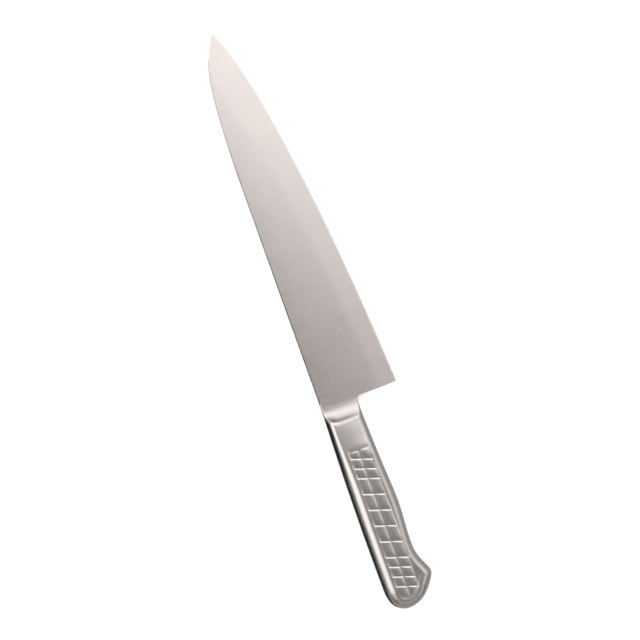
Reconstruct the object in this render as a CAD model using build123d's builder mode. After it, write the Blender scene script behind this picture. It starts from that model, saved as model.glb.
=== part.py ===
from build123d import *
from math import cos, radians, tan
import os

# An all-steel chef's knife lying on its side. The blade has a short tang that sits in a solid
# neck, and the hollow handle is two pressed half shells, welded to each other and to the neck.
# +X runs to the tip, +Y to the spine, and +Z is up.

# ---- Driving dimensions, in millimetres ----
blade_reach = 237.5        # from the knife's origin, just before the heel, to the tip
handle_reach = 134.1       # from the origin to the end of the butt
straight_spine = 145       # the spine starts to drop this far along
heel_set = -1.1            # the heel's corner, along the knife
heel_root = -1.35          # where the heel's back would meet the neck's belly
edge_slope = 0.052         # rise of the edge as it leaves the heel
heel_depth = 49.5          # spine line down to the heel corner
neck_depth = 22.9          # spine line down to the belly of the neck
tip_drop = 14.7            # how far the tip lies below the spine line
spine_thickness = 2.2      # blade at the heel, on the spine
tip_thickness = 0.6        # blade just behind the tip
heel_thickness = 0.6       # blade at the heel corner, behind its bevel
belly_thickness = 0.5      # blade where the edge starts to sweep up, behind its bevel
keen_thickness = 0.08      # what is left at the cutting edge itself
bevel_angle = 84           # lean of the sharpened bevel, from square to the blade, in degrees
heel_fillet = 2.4          # hollow corner between the neck and the back of the heel
handle_thickness = 13.0    # across both rims
handle_crown = 1.6         # how far the handle's back stands above the spine line
sheet = 1.0                # wall of the half shells
draft = 18                 # lean of the handle's sides, in degrees
shoulder_radius = 4.0      # rounding between a side and its rim
panel_depth = 0.5          # grip panel, pressed in below the rim
row_middle = -12.3         # line between the two rows of grip tiles
row_depth = 6.85           # each row, across the handle
tile_height = 0.4          # each tile above the panel
tile_gap = 0.9             # between the feet of neighbouring tiles
press_angle = 45           # lean of every pressed wall, from square to the panel
tile_lean = 18             # how far the cross gaps lean from square, in degrees
tile_front = -32.7         # front end of both rows
first_gap = -38.15         # first cross gap, on the line between the rows
short_tile = 6.25          # along the handle
long_tile = 10.2
tile_run = [short_tile] * 2 + [long_tile] * 5 + [short_tile] * 3
neck_front = -4.0          # the blade ends and the neck starts
neck_inflection = -12.0    # the neck's hollow turns into its rounding
neck_top = -16.0           # the neck reaches the full thickness of the handle
neck_back = -17.3          # the neck's shoulder, where it is welded to the shells
spigot_end = -30.0         # how far the neck reaches inside the shells
tang_end = -13.0           # how far the tang reaches inside the neck
tang_depth = 13.0
tang_thickness = 1.4
weld_width = 0.6           # every seam, ground flush
weld_depth = 0.5           # seam between the two shells

# ---- Where the knife lies: centred on its own box, with the lower rim on the ground ----
half = handle_thickness / 2
heel_x = handle_reach - (blade_reach + handle_reach) / 2
spine_y = (heel_depth - handle_crown) / 2
heel = Vector(heel_x, spine_y, half)
flat = Plane(origin=heel)                                     # middle plane, seen from above
side = Plane(origin=heel, x_dir=(1, 0, 0), z_dir=(0, -1, 0))   # long section, seen from the belly
beyond = 60                                                   # reaches past any edge of the knife
shell_front = neck_back - weld_width
panel_floor = half - panel_depth
edge_turn = (184, -30)                                        # the edge starts to sweep up here


def on_knife(x, y, z):
    """A point given from the heel, in the knife's own place."""
    return heel + Vector(x, y, z)


# ---- Outlines, all seen flat ----
def edge_line():
    """The cutting edge, drawn into the open line from the heel to the tip."""
    run = TangentArc((heel_set, -heel_depth), (99.7, -41.8), tangent=(1, edge_slope))
    belly = TangentArc(run @ 1, edge_turn, tangent=run % 1)
    rise = TangentArc(belly @ 1, (222.1, -20.7), tangent=belly % 1)
    sweep = TangentArc(rise @ 1, (blade_reach, -tip_drop), tangent=rise % 1)
    return run, sweep


with BuildSketch() as blade_outline:
    with BuildLine():
        back = Line((neck_front, 0), (straight_spine, 0))
        drop = TangentArc(back @ 1, (200.2, -2.3), tangent=back % 1)
        clip = TangentArc(drop @ 1, (224.8, -7.8), tangent=drop % 1)
        TangentArc(clip @ 1, (blade_reach, -tip_drop), tangent=clip % 1)
        edge_line()
        heel_back = ((heel_set, -heel_depth), (heel_root, -neck_depth), (neck_front, -neck_depth))
        FilletPolyline(*heel_back, radius=heel_fillet)
        Line((neck_front, -neck_depth), (neck_front, 0))
    make_face()

# All that the sharpening stone leaves standing, seen from the side that it works on.
with BuildSketch() as unsharpened:
    with BuildLine():
        run, sweep = edge_line()
        before = Line(run @ 0 - (run % 0) * beyond, run @ 0)
        after = Line(sweep @ 1, sweep @ 1 + (sweep % 1) * beyond)
        Polyline(after @ 1, (-beyond, beyond), before @ 0)
    make_face()

# The widest line of neck and handle. It runs on towards the tip, for the neck to be cut there.
with BuildSketch() as handle_outline:
    with BuildLine():
        Line((beyond, 0), (neck_front, 0))
        back = ThreePointArc((neck_front, 0), (-61, 1.43), (-119, 1.39))
        turn = TangentArc(back @ 1, (-125.9, 0.4), tangent=back % 1)
        butt = TangentArc(turn @ 1, (-131.7, -3.5), tangent=turn % 1)
        end = TangentArc(butt @ 1, (-134, -11.2), tangent=butt % 1)
        slope = TangentArc(end @ 1, (-128.3, -23.2), tangent=end % 1)
        under = TangentArc(slope @ 1, (-119.6, -29.6), tangent=slope % 1)
        beak = TangentArc(under @ 1, (-115, -29.8), tangent=under % 1)
        waist = TangentArc(beak @ 1, (-108.8, -27), tangent=beak % 1)
        hollow = TangentArc(waist @ 1, (-97.1, -24.5), tangent=waist % 1)
        palm = TangentArc(hollow @ 1, (-83.8, -25.1), tangent=hollow % 1)
        belly = TangentArc(palm @ 1, (-59.9, -25.3), tangent=palm % 1)
        throat = TangentArc(belly @ 1, (-14.7, -23.1), tangent=belly % 1)
        TangentArc(throat @ 1, (neck_front, -neck_depth), tangent=throat % 1)
        Polyline((neck_front, -neck_depth), (beyond, -neck_depth), (beyond, 0))
    make_face()

# The pressed-in grip panel, which runs into a plain corner in the beak.
with BuildSketch() as panel_outline:
    with BuildLine():
        top = Line((-20, -4.7), (-120.5, -5.1))
        shoulder = TangentArc(top @ 1, (-127.4, -11.5), tangent=top % 1)
        end = TangentArc(shoulder @ 1, (-123.4, -19.4), tangent=shoulder % 1)
        corner = Line(end @ 1, (-116.1, -26.2))
        hollow = ThreePointArc(corner @ 1, (-108.3, -21.7), (-101, -19.4))
        Polyline(hollow @ 1, (-60, -20), (-20, -17.9), (-20, -4.7))
    make_face()

# ---- Blade ----
cheek_drop = (spine_thickness - tip_thickness) / 2
cheek = Plane(
    origin=on_knife(0, 0, spine_thickness / 2),
    x_dir=(blade_reach, 0, -cheek_drop),
    z_dir=(cheek_drop, 0, blade_reach),
)
grind_top = on_knife(0, -neck_depth, spine_thickness / 2)
grind_along = on_knife(*edge_turn, belly_thickness / 2) - grind_top
grind_down = on_knife(0, -heel_depth, heel_thickness / 2) - grind_top
grind = Plane(origin=grind_top, x_dir=grind_along, z_dir=grind_down.cross(grind_along))

with BuildPart() as bevel:
    with BuildSketch(flat.offset(keen_thickness / 2)):
        add(unsharpened.sketch)
    extrude(amount=spine_thickness / 2, taper=bevel_angle)
    extrude(faces().sort_by(Axis.Z)[0], amount=keen_thickness / 2)

with BuildPart() as blade:
    with BuildSketch(flat):
        add(blade_outline.sketch)
    extrude(amount=spine_thickness / 2)
    split(bisect_by=cheek, keep=Keep.BOTTOM)
    split(bisect_by=grind, keep=Keep.BOTTOM)
    add(bevel.part, mode=Mode.INTERSECT)
    with BuildSketch(flat):
        with Locations(((neck_front + tang_end) / 2, -neck_depth / 2)):
            Rectangle(neck_front - tang_end, tang_depth)
    extrude(amount=tang_thickness / 2)
    mirror(about=flat)

# ---- Handle and neck, first as one closed outer form and one closed inner form ----
with BuildPart() as form:
    with BuildSketch(flat):
        add(handle_outline.sketch)
    extrude(amount=half, taper=draft)
    rim = faces().sort_by(Axis.Z)[-1]
    fillet(rim.edges(), radius=shoulder_radius)
    mirror(about=flat)

with BuildPart() as cavity:
    with BuildSketch(flat):
        add(handle_outline.sketch)
        offset(amount=-sheet / cos(radians(draft)), mode=Mode.REPLACE)
    extrude(amount=panel_floor - sheet, taper=draft)
    mirror(about=flat)

# ---- Neck: a hollow then a rounding, up from the blade's faces to the handle's rims ----
rise = (neck_front - neck_inflection) / (neck_front - neck_top)
blade_half = spine_thickness / 2
inflection = (neck_inflection, blade_half + (half - blade_half) * rise)
front_of_neck = Plane(origin=on_knife(neck_front - weld_width, 0, 0), z_dir=(1, 0, 0))
back_of_neck = Plane(origin=on_knife(neck_back, 0, 0), z_dir=(1, 0, 0))
front_of_shells = Plane(origin=on_knife(shell_front, 0, 0), z_dir=(1, 0, 0))
back_of_spigot = Plane(origin=on_knife(spigot_end, 0, 0), z_dir=(1, 0, 0))

with BuildPart() as neck_form:
    with BuildSketch(side):
        with BuildLine():
            up = Line((neck_front, 0), (neck_front, blade_half))
            hollow = TangentArc(up @ 1, inflection, tangent=(-1, 0))
            rounding = TangentArc(hollow @ 1, (neck_top, half), tangent=hollow % 1)
            Polyline(rounding @ 1, (neck_back, half), (neck_back, 0), (neck_front, 0))
        make_face()
    extrude(amount=beyond, both=True)
    mirror(about=flat)
    add(form.part, mode=Mode.INTERSECT)
    add(blade.part, mode=Mode.SUBTRACT)

with BuildPart() as spigot:
    add(cavity.part)
    split(bisect_by=back_of_neck, keep=Keep.BOTTOM)
    split(bisect_by=back_of_spigot, keep=Keep.TOP)

with BuildPart() as neck:
    add(neck_form.part)
    split(bisect_by=front_of_neck, keep=Keep.BOTTOM)
    add(spigot.part)

with BuildPart() as blade_weld:
    add(neck_form.part)
    split(bisect_by=front_of_neck, keep=Keep.TOP)

# ---- Welds between the handle's pieces ----
with BuildPart() as neck_weld:
    add(form.part)
    split(bisect_by=back_of_neck, keep=Keep.BOTTOM)
    split(bisect_by=front_of_shells, keep=Keep.TOP)
    add(cavity.part, mode=Mode.SUBTRACT)

with BuildPart() as seam_weld:
    add(form.part)
    split(bisect_by=front_of_shells, keep=Keep.BOTTOM)
    split(bisect_by=flat.offset(weld_width / 2), keep=Keep.BOTTOM)
    split(bisect_by=flat.offset(-weld_width / 2), keep=Keep.TOP)
    with BuildSketch(flat.offset(-half)):
        add(handle_outline.sketch)
        offset(amount=-weld_depth, mode=Mode.REPLACE)
    extrude(amount=handle_thickness, mode=Mode.SUBTRACT)

# ---- Half shells ----
with BuildSketch() as tiles:
    # The cross gaps lean towards the tip on the spine side. Only the front end is square.
    slant = tan(radians(tile_lean))
    foot = tile_gap / 2 / cos(radians(tile_lean))
    gaps = [first_gap]
    for length in tile_run:
        gaps.append(gaps[-1] - length)
    for low, high in ((-row_depth, -tile_gap / 2), (tile_gap / 2, row_depth)):
        low_y = row_middle + low
        high_y = row_middle + high
        front_back = gaps[0] + foot
        Polygon(
            (tile_front, low_y), (tile_front, high_y),
            (front_back + slant * high, high_y), (front_back + slant * low, low_y),
            align=None,
        )
        for front, back in zip(gaps, gaps[1:] + [-handle_reach]):
            Polygon(
                (front - foot + slant * low, low_y), (front - foot + slant * high, high_y),
                (back + foot + slant * high, high_y), (back + foot + slant * low, low_y),
                align=None,
            )
    add(offset(panel_outline.sketch, amount=-tile_gap, mode=Mode.PRIVATE), mode=Mode.INTERSECT)

with BuildPart() as shell_form:
    add(form.part)
    split(bisect_by=front_of_shells, keep=Keep.BOTTOM)
    split(bisect_by=flat, keep=Keep.TOP)
    with BuildSketch(flat.offset(half)):
        add(panel_outline.sketch)
    extrude(amount=-panel_depth, taper=press_angle, mode=Mode.SUBTRACT)
    with BuildSketch(flat.offset(panel_floor)):
        add(tiles.sketch)
    extrude(amount=tile_height, taper=press_angle)
    add(cavity.part, mode=Mode.SUBTRACT)
    add(seam_weld.part, mode=Mode.SUBTRACT)

with BuildPart() as handle_shell_upper:
    add(shell_form.part)

with BuildPart() as handle_shell_lower:
    add(shell_form.part)
    mirror(about=flat, mode=Mode.REPLACE)

# ---- Write one file for each piece ----
pieces = {
    "blade": blade,
    "blade_weld": blade_weld,
    "neck": neck,
    "neck_weld": neck_weld,
    "handle_shell_upper": handle_shell_upper,
    "handle_shell_lower": handle_shell_lower,
    "seam_weld": seam_weld,
}
os.makedirs("parts", exist_ok=True)
for name, piece in pieces.items():
    piece.part.label = name
    export_step(piece.part, f"parts/{name}.step")
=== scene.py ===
import math

import bmesh
import bpy
import numpy as np
from mathutils import Matrix, Vector
from mathutils.geometry import delaunay_2d_cdt


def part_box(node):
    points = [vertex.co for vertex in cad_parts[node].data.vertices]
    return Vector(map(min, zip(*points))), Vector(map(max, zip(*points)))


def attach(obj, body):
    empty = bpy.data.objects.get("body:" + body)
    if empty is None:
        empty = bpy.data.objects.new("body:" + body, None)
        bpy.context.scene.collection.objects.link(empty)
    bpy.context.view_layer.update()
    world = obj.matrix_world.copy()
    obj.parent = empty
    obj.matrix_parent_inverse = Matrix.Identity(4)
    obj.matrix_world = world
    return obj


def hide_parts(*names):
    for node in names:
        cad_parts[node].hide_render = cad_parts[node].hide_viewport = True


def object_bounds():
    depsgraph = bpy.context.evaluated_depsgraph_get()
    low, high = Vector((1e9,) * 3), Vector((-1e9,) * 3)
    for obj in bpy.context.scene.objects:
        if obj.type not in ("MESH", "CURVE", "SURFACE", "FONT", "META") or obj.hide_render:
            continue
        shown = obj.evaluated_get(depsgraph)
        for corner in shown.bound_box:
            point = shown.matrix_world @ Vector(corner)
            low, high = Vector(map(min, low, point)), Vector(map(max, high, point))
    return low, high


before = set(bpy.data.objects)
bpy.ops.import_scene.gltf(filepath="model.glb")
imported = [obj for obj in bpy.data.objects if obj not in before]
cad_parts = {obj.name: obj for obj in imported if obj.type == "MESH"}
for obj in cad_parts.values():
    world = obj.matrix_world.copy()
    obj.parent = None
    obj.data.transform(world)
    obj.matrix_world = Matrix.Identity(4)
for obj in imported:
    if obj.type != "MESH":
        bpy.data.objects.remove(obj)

cad_low, cad_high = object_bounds()

# An all-steel chef's knife lying on its side. Every mesh is worked out in millimetres from an origin on
# the spine's line above the heel, with +X to the tip, +Y past the spine and +Z up from the middle plane,
# and is then placed.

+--

_What the exercise asks:_
Extract exactly the run of lines beginning at the line with "# ---- Write" and ending at the line with "if empty is", including both ends and nothing beyond them.

_Solution for this task:_
# ---- Write one file for each piece ----
pieces = {
    "blade": blade,
    "blade_weld": blade_weld,
    "neck": neck,
    "neck_weld": neck_weld,
    "handle_shell_upper": handle_shell_upper,
    "handle_shell_lower": handle_shell_lower,
    "seam_weld": seam_weld,
}
os.makedirs("parts", exist_ok=True)
for name, piece in pieces.items():
    piece.part.label = name
    export_step(piece.part, f"parts/{name}.step")
=== scene.py ===
import math

import bmesh
import bpy
import numpy as np
from mathutils import Matrix, Vector
from mathutils.geometry import delaunay_2d_cdt


def part_box(node):
    points = [vertex.co for vertex in cad_parts[node].data.vertices]
    return Vector(map(min, zip(*points))), Vector(map(max, zip(*points)))


def attach(obj, body):
    empty = bpy.data.objects.get("body:" + body)
    if empty is None:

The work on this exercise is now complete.